27. But don’t forget about the school part.

Either you’re paying to be there or your parents are paying for it. For me, I never had a college fund my entire life, so my college education is 100% on loans, and it really pisses me off when I see people going to a great school their parents told them to go to and they end up fucking around and doing coke in frat basements and shit. Fuck, man. I enlisted in the Army to pay for college.

28. NEVER EVER put your happiness in someone else’s hands.

NEVER EVER EVER EVER. I’ve made this mistake so many goddamn times and it’s always been my downfall. The only person who can make you happy is you.

29. Take your time.

If you really feel like you have to take time off, take time off. College isn’t a race. Take summer classes or whatever if you have to. When it comes to your education, slow and steady wins the race. Do it right.

I’m missing up to a year of college to enlist and I’m not too worried about it. I love Penn State and I’ll miss it, but it will still be there when I get back.
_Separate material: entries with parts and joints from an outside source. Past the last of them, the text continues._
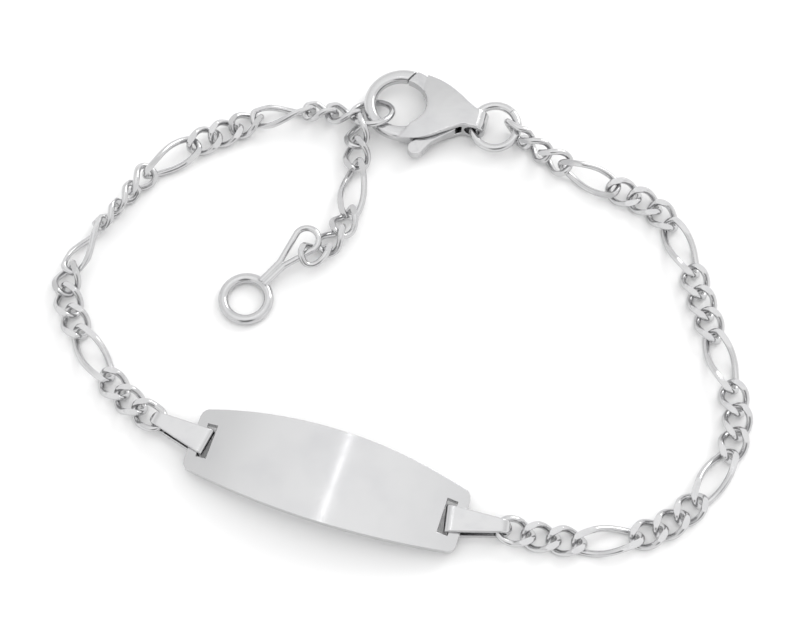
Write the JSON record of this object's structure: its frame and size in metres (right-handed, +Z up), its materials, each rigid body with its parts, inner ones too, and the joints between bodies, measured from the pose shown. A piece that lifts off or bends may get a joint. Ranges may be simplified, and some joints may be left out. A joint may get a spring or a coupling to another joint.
{
  "type": "id bracelet",
  "caption": "Small curved name-plate bracelet laid flat: slotted plate, folded bails, curb chains with short and long links, sprung lever clasp and a short extension with a ring.",
  "frame": {"origin": "middle of the laid-out bracelet in plan, on the surface it lies on", "axes": "+X across the picture to the right, +Y away from the viewer towards the clasp, +Z up off the surface"},
  "size_m": [0.0532, 0.0402, 0.0027],
  "materials": {
    "plate_silver": "mirror polish with fine wear",
    "bail_silver": "polish",
    "chain_silver": "bright cut polish",
    "clasp_silver": "polish",
    "rivet_silver": "polish",
    "lever_silver": "polish",
    "ring_silver": "polish"
  },
  "bodies": {
    "bracelet": {"id_plate": "plate_silver", "bail_left": "bail_silver", "bail_right": "bail_silver", "chain_left": "chain_silver", "chain_right": "chain_silver", "chain_extension": "chain_silver", "clasp_body": "clasp_silver", "clasp_rivet": "rivet_silver", "clasp_jump_ring": "ring_silver", "length_ring": "ring_silver", "end_ring": "ring_silver"},
    "lever": {"clasp_gate": "lever_silver"}
  },
  "joints": [
    {"name": "lever_hinge", "type": "hinge", "parent": "bracelet", "child": "lever", "pos_m": [0.00483, 0.01599, 0.00105], "axis": [0, 0, 1], "range_deg": [0, 12], "stiffness_Nm_per_rad": 0.002, "springref_deg": -17.19}
  ]
}
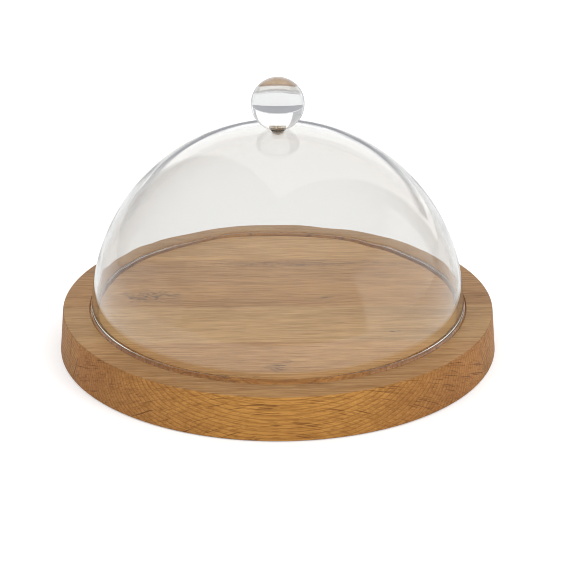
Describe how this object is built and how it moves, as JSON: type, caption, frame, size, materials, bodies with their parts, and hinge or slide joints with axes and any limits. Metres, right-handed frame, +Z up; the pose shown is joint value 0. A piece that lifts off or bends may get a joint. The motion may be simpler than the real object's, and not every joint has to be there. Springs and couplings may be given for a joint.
{
  "type": "cheese dome",
  "caption": "Clear glass bell with a screwed-on glass ball knob, lifting off a round grooved oak board.",
  "frame": {"origin": "centre of the board's underside, on the surface it stands on", "axes": "+Z up along the bell's axis, +X along the wood's grain, -Y towards the front"},
  "size_m": [0.3046, 0.3046, 0.1928],
  "materials": {
    "oak_front": "oiled",
    "oak_middle_front": "oiled",
    "oak_middle_back": "oiled",
    "oak_back": "oiled",
    "bell_glass": "clear, blown",
    "knob_glass": "clear, polished",
    "insert_brass": "knurled",
    "clear_bush": "clear",
    "fibre": "matte",
    "zinc_steel": "plated",
    "screw_steel": "plated"
  },
  "bodies": {
    "board": {"board_stave_front": "oak_front", "board_stave_middle_front": "oak_middle_front", "board_stave_middle_back": "oak_middle_back", "board_stave_back": "oak_back"},
    "dome": {"glass_bell": "bell_glass", "ball_knob": "knob_glass", "knob_insert": "insert_brass", "knob_bush": "clear_bush", "fibre_washer": "fibre", "steel_washer": "zinc_steel", "knob_screw": "screw_steel"}
  },
  "joints": [
    {"name": "dome_lift", "type": "slide", "parent": "board", "child": "dome", "axis": [0, 0, 1], "range_m": [0, 0.2]}
  ]
}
Paying for it and not failing out are more important to me than missing out on parties for a semester.

Since I first decided to enlist, there hasn’t been a single moment when I regretted my decision or felt like maybe I should just go back to school. If it’s not where you should be at this particular moment, don’t be there. College will always be there to give you a warm, welcoming hug while reaching deeply into your pockets.

30. It’s what you make of it.

No one’s experience is the same. It’s really what you make of it.

Be you. And be open to change. Don’t hold onto the person you used to be. Humans are made to change and adapt. If you’re just starting college, you’ve barely experienced a fraction of life. I’ve still barely experienced a fraction of life. But I had a lot of fun growing and changing throughout my first year, eating lots of Dominos and falling in love with State College and pledging a sorority and doing tons of other stuff I never thought I’d do. College is a lot of fun, and it’s completely different than anything that comes before it. Don’t waste it.